Timing. The timing of the Consent Solicitation and Scheme Solicitation remains unchanged, with an Early Consent Deadline of 5:00 p.m. New York time on August 7, 2025, and will expire at 11:59 p.m. New York time on August 21, 2025, in each case, unless extended, re-opened, amended or earlier terminated by the Issuer in accordance with the Consent Solicitation Statement.
Eligible Holders may submit their instructions in respect of the Consent Solicitation and Scheme Solicitation at any time prior to the Expiration Time, but are reminded that Noteholders will receive the Early Consent Consideration only if they validly submit (and do not withdraw) their consent (or Abstention Instruction, as applicable) and become a party to the Transaction Support Agreement prior to the Early Consent Deadline (or otherwise as set forth in the Consent Solicitation Statement). Supportive Noteholders wishing to receive the Early Consent Consideration are reminded to take action as soon as possible as custodians may impose varying and/or earlier deadlines for submission of instructions ahead of the Early Consent Deadline.
Consideration. Eligible Holders who satisfy the conditions set forth in the Consent Solicitation Statement will receive consideration consisting of (a) the New Notes (in an aggregate principal amount equal to the aggregate principal amount of such Eligible Holder's Supporting Notes, less its pro rata share of the Participation Consideration referred to below, plus, if applicable, the Early Consent Consideration paid to it in the form of New Notes), which New Notes have the improved terms, including as to economic terms, described in the Consent Solicitation Statement, (b) accrued and unpaid interest in cash in respect of the aggregate principal amount of such Eligible Holder's Supporting Notes (prior to payment of the Participation Consideration), and (c) the following consideration:
(a) | Participation Consideration, of €55.0 million in cash to pay down at par, on a pro rata basis, the aggregate amount of the Supporting Notes held by the Eligible Holders who take the actions described above; and |
(b) | Early Consent Consideration, of (i) €10.0 in cash for each €1,000 of Supporting Notes held by such Participating Holder and (ii) €10.0 in New Notes for each €1,000 of Supporting Notes held by such Participating Holder (subject to rounding), in each case, prior to the application of the Participation Consideration, |
provided that, to be eligible to receive the Early Consent Consideration, such Eligible Holders must validly submit (and do not withdraw) their consent (or Abstention Instruction, as applicable) with respect to all of the Existing Notes held or beneficially owned by them (except for any Existing Notes held by it in its capacity as a Qualified Market-maker and after taking into account any pending transfers) and become a party to the Transaction Support Agreement prior to the Early Consent Deadline; in each case, subject to and in accordance with the limitations and conditions set forth in the Consent Solicitation Statement. Eligible Holders who take the relevant steps prior to the Expiration Time but after the Early Consent Deadline will not be eligible to receive the Early Consent Consideration, but will be entitled to receive the New Notes, accrued and unpaid interest and the Participation Consideration.

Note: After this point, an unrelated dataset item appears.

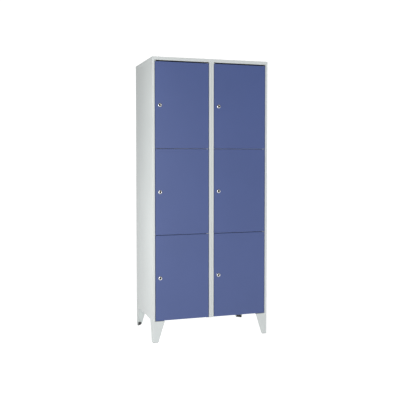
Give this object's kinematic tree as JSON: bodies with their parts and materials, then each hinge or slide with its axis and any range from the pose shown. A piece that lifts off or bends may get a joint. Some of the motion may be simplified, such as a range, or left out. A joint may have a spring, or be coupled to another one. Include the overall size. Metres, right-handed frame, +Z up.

If the Issuer obtains the Requisite 90% Consents, holders who do not participate in the Consent Solicitation and Scheme Solicitation prior to the Expiration Time will not receive the New Notes, will not receive any of the above outlined consideration, and will have their Existing Notes amended in the form of Amended Notes to:
- extend the maturity date to October 15, 2029 (but make no other changes to the economic terms of the Amended Notes);
- disapply substantially all of the restrictive covenants in respect of the Amended Notes; and
- disapply certain events of default in respect of the Amended Notes,
in each case, as described in more detail in the Consent Solicitation Statement.
The New Notes will have separate ISINs and trade separately from the Amended Notes that the non-participating holders will continue to hold.
Supplemental Indenture. Having received requisite support for implementation of the A&E Transaction via a Scheme should the Requisite 90% Consents not be achieved, the Issuer has executed a supplemental indenture to the Existing Indenture, which is now effective and operative, which would facilitate such implementation by permitting implementation of the Scheme Amendments to the Existing Indenture as disclosed in the Consent Solicitation Statement. Progressing towards and achieving the Requisite 90% Consents in order to implement the A&E Transaction on a consensual basis continues to be Graanul's objective and Noteholders are reminded to take the steps outlined above to participate in the Consent Solicitation.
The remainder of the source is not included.